Exercise objective
Provide the data again in its entirety, exactly as given.

________________________________________

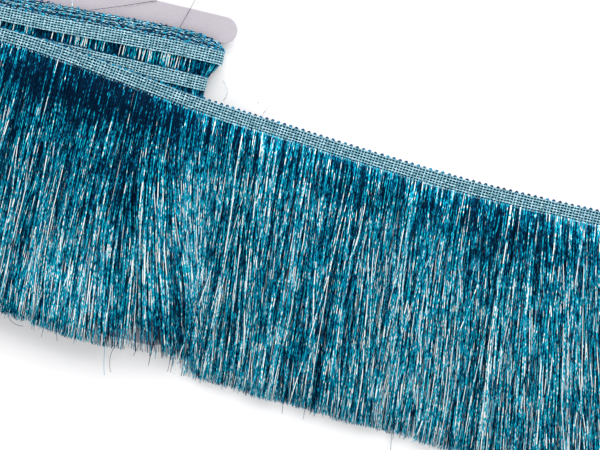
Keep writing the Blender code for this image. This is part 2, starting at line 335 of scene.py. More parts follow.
class Sum:
    """A socket that Python's own operators can take, which adds Math nodes."""

    def __init__(self, finish, socket):
        self.finish = finish
        self.socket = socket

    def _math(self, operation, *values):
        return self.finish.node("ShaderNodeMath", {"operation": operation}, values)

    def __add__(self, other):
        return self._math("ADD", self, other)

    def __radd__(self, other):
        return self._math("ADD", other, self)

    def __sub__(self, other):
        return self._math("SUBTRACT", self, other)

    def __rsub__(self, other):
        return self._math("SUBTRACT", other, self)

    def __mul__(self, other):
        return self._math("MULTIPLY", self, other)

    def __rmul__(self, other):
        return self._math("MULTIPLY", other, self)


class Finish:
    """A material under construction."""

    def __init__(self, name):
        self.material = bpy.data.materials.new(name)
        self.material.use_nodes = True
        self.tree = self.material.node_tree
        self.shader = self.tree.nodes["Principled BSDF"]

    def feed(self, socket, value):
        if isinstance(value, Sum):
            self.tree.links.new(value.socket, socket)
        else:
            socket.default_value = value

    def node(self, kind, settings, values, output=0):
        """A node with its settings, and its inputs by position or by name; gives one output."""
        made = self.tree.nodes.new(kind)
        for name, setting in settings.items():
            if name == "stops":
                self.stops(made.color_ramp, setting)
            else:
                setattr(made, name, setting)
        pairs = values.items() if isinstance(values, dict) else enumerate(values)
        for key, value in pairs:
            self.feed(made.inputs[key], value)
        return Sum(self, made.outputs[output])

    @staticmethod
    def stops(ramp, stops):
        for _ in range(len(stops) - 2):
            ramp.elements.new(0.5)
        for element, (position, colour) in zip(ramp.elements, stops):
            element.position = position
            element.color = (*colour, 1.0)

    def attribute(self, name):
        return self.node("ShaderNodeAttribute", {"attribute_name": name}, {}, "Fac")

    def vector(self, x, y, z=0.0):
        return self.node("ShaderNodeCombineXYZ", {}, (x, y, z))

    def noise(self, vector, scale, detail=2.0):
        values = {"Vector": vector, "Scale": scale, "Detail": detail}
        return self.node("ShaderNodeTexNoise", {}, values, "Fac")

    def place(self, stretch=(1.0, 1.0, 1.0)):
        """Object coordinates, stretched."""
        where = self.node("ShaderNodeTexCoord", {}, {}, "Object")
        return self.node("ShaderNodeMapping", {}, {"Vector": where, "Scale": stretch})

    def fitted(self, value, limits, onto=(0.0, 1.0)):
        """The value moved from one range to another, and kept within it."""
        ranges = dict(zip(("From Min", "From Max", "To Min", "To Max"), (*limits, *onto)))
        return self.node("ShaderNodeMapRange", {}, {"Value": value, **ranges})

    def ramp(self, value, stops):
        return self.node("ShaderNodeValToRGB", {"stops": stops}, (value,), "Color")

    def mix(self, factor, a, b):
        """Between two colours."""
        settings = {"data_type": "RGBA"}
        return self.node("ShaderNodeMix", settings, {0: factor, 6: a, 7: b}, 2)

    def bump(self, height, distance):
        values = {"Height": height, "Distance": distance}
        self.feed(self.shader.inputs["Normal"], self.node("ShaderNodeBump", {}, values, "Normal"))

    def set(self, **values):
        """The shader's sockets by name, with _ for a space."""
        for name, value in values.items():
            self.feed(self.shader.inputs[name.replace("_", " ")], value)
        return self.material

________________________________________

Task output
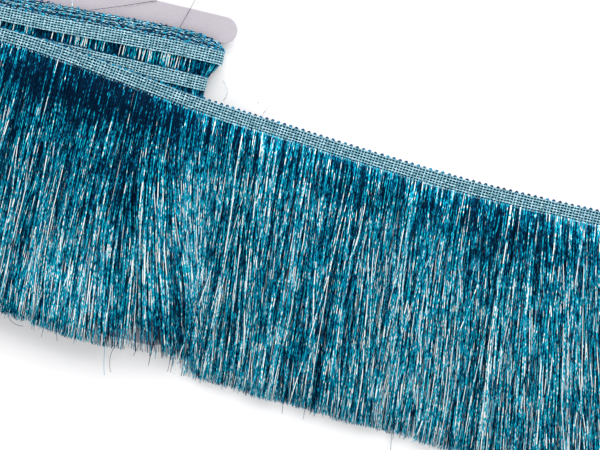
Keep writing the Blender code for this image. This is part 2, starting at line 335 of scene.py. More parts follow.
class Sum:
    """A socket that Python's own operators can take, which adds Math nodes."""

    def __init__(self, finish, socket):
        self.finish = finish
        self.socket = socket

    def _math(self, operation, *values):
        return self.finish.node("ShaderNodeMath", {"operation": operation}, values)

    def __add__(self, other):
        return self._math("ADD", self, other)

    def __radd__(self, other):
        return self._math("ADD", other, self)

    def __sub__(self, other):
        return self._math("SUBTRACT", self, other)

    def __rsub__(self, other):
        return self._math("SUBTRACT", other, self)

    def __mul__(self, other):
        return self._math("MULTIPLY", self, other)

    def __rmul__(self, other):
        return self._math("MULTIPLY", other, self)


class Finish:
    """A material under construction."""

    def __init__(self, name):
        self.material = bpy.data.materials.new(name)
        self.material.use_nodes = True
        self.tree = self.material.node_tree
        self.shader = self.tree.nodes["Principled BSDF"]

    def feed(self, socket, value):
        if isinstance(value, Sum):
            self.tree.links.new(value.socket, socket)
        else:
            socket.default_value = value

    def node(self, kind, settings, values, output=0):
        """A node with its settings, and its inputs by position or by name; gives one output."""
        made = self.tree.nodes.new(kind)
        for name, setting in settings.items():
            if name == "stops":
                self.stops(made.color_ramp, setting)
            else:
                setattr(made, name, setting)
        pairs = values.items() if isinstance(values, dict) else enumerate(values)
        for key, value in pairs:
            self.feed(made.inputs[key], value)
        return Sum(self, made.outputs[output])

    @staticmethod
    def stops(ramp, stops):
        for _ in range(len(stops) - 2):
            ramp.elements.new(0.5)
        for element, (position, colour) in zip(ramp.elements, stops):
            element.position = position
            element.color = (*colour, 1.0)

    def attribute(self, name):
        return self.node("ShaderNodeAttribute", {"attribute_name": name}, {}, "Fac")

    def vector(self, x, y, z=0.0):
        return self.node("ShaderNodeCombineXYZ", {}, (x, y, z))

    def noise(self, vector, scale, detail=2.0):
        values = {"Vector": vector, "Scale": scale, "Detail": detail}
        return self.node("ShaderNodeTexNoise", {}, values, "Fac")

    def place(self, stretch=(1.0, 1.0, 1.0)):
        """Object coordinates, stretched."""
        where = self.node("ShaderNodeTexCoord", {}, {}, "Object")
        return self.node("ShaderNodeMapping", {}, {"Vector": where, "Scale": stretch})

    def fitted(self, value, limits, onto=(0.0, 1.0)):
        """The value moved from one range to another, and kept within it."""
        ranges = dict(zip(("From Min", "From Max", "To Min", "To Max"), (*limits, *onto)))
        return self.node("ShaderNodeMapRange", {}, {"Value": value, **ranges})

    def ramp(self, value, stops):
        return self.node("ShaderNodeValToRGB", {"stops": stops}, (value,), "Color")

    def mix(self, factor, a, b):
        """Between two colours."""
        settings = {"data_type": "RGBA"}
        return self.node("ShaderNodeMix", settings, {0: factor, 6: a, 7: b}, 2)

    def bump(self, height, distance):
        values = {"Height": height, "Distance": distance}
        self.feed(self.shader.inputs["Normal"], self.node("ShaderNodeBump", {}, values, "Normal"))

    def set(self, **values):
        """The shader's sockets by name, with _ for a space."""
        for name, value in values.items():
            self.feed(self.shader.inputs[name.replace("_", " ")], value)
        return self.material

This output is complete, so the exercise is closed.